Queremos tanto a Lovecraft

Aprovechando la publicación de El color que cayó del cielo, traducida por Liliana Colanzi, revisitamos al genio del horror y la fantasía, H.P Lovecraft.

…en un febril y caleidoscópico instante estalló en esa granja maldita un cataclismo deslumbrante y volcánico de chispas y sustancias antinaturales, encegueciendo momentáneamente a los hombres que lo vieron y enviando hacia el cénit una nube bombardeante de elementos coloridos y fantásticos de los que nuestro universo debiese renegar″.

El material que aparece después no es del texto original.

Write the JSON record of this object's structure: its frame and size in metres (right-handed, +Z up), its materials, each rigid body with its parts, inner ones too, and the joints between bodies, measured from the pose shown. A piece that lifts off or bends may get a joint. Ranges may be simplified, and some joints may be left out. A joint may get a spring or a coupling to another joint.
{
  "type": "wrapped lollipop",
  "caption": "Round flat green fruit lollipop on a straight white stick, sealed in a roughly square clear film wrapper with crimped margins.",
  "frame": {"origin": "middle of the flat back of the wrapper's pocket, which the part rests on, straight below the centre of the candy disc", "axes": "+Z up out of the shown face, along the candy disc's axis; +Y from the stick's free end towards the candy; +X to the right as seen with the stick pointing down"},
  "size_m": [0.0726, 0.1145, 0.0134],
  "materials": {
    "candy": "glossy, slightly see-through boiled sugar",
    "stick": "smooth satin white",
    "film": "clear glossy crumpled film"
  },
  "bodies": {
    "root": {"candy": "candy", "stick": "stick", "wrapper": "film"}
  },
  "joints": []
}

El estilo de Lovecraft es inconfundible: pletórico, lleno de perífrasis, cargado de palabras rimbombantes. Es como un virus, que se prende en el lenguaje y lo modifica, lo adapta para sí mismo, creando una atmósfera única que se multiplica hasta el infinito.

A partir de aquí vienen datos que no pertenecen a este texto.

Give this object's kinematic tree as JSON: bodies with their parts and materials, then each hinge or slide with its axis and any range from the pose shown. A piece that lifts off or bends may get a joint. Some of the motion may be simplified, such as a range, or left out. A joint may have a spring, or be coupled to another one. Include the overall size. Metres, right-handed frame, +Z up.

La imaginación de Lovecraft produce monstruos: bichos malvados y llenos de tentáculos que no existieron hasta que este hombre, oriundo del norte de Estados Unidos, los liberara al mundo. Los señores del abismo que duermen y acechan en la ciudad de R´lyeh; el loco Abdul Alhazred y su grimorio, el Necronomicón; los seres pegajosos de otro mundo que devastan todo a su paso, las plantas que mutan y te devoran espora a espora, son algunas de sus muchas e infecciosas creaciones.

Si hay un universo en el que dejó una huella absoluta es en la esfera de la cultura popular. Stephen King, Mike Mignola, Neil Gaiman, Alan Moore le han presentado sus respetos, creando historias ambientadas en su seno, con homenajes que van desde las manifestaciones del idioma de Cthulhu (Hellboy, sin ir más lejos, viene de ese espacio ficcional), hasta las combinaciones estrambóticas como “Estudio en Esmeralda”, el relato que le valió a Gaiman un premio Hugo a la mejor historia corta el año 2004.

Su innegable talento lo pone codo a codo con el otro gran maestro de la literatura gótica del terror, Edgar Allan Poe. Y es que ambos se atrevieron a señalar, en un mundo donde los creadores literarios buscaban la iluminación y el decorado de lo “bueno”, aquello que estaba oculto: las fuerzas malévolas que operan en el ánimo, la insignificancia del hombre ante la inmensidad de lo desconocido, el solaz que produce en algunos encontrarse en compañía de la podredumbre, la infelicidad y la muerte.

Mucho se ha hablado del racismo de Lovecraft. Tanto, que el año pasado se decidió retirar su efigie del World Fantasy Award, uno de los tres premios más reconocidos en el ámbito de la fantasía y la ciencia ficción. Nnedi Okorafor, increíble autora nigeriana, admitió que observar el busto de un racista redomado al lado de sus otros grandes premios, como el Wole Soyinka (premio a lo mejor de la literatura africana), le provocaba urticaria. Sin embargo, se trata de la primera mujer negra en recibir este premio desde sus orígenes en 1975, un honor que supera al hombre detrás de la efigie.

No sabemos si Lovecraft hubiese aprobado; ni si estaría tranquilo con el mundo que ahora lo admira al punto del ridículo: retraído y misógino como era, la actualidad podría haberlo aterrorizado. Hoy, en su nombre, se cometen todo tipo de atropellos; desde antologías ambientadas en el mundo de Sherlock Holmes; cuentos que combinan al mythos de Chtullu con las redes sociales; peluchitos del rey de los abismos con tentáculos de felpa… hasta nanas para niños… su creación aguanta de todo.

Y es que ése es su poder; haber creado un universo narrativo, una modalidad de escritura tan característica, que al leerla se reconoce inmediatamente. Un discurso que se reproduce a sí mismo, la contagiante verborrea que, cien años después, nos inspira aún delicioso terror. En El color que cayó del cielo Colanzi se luce, además, replicando esa vorágine, traduciéndola, contagiándonos, invitándonos adentro de ese horroroso mundo, tal y como a Lovecraft le hubiese gustado que fuese.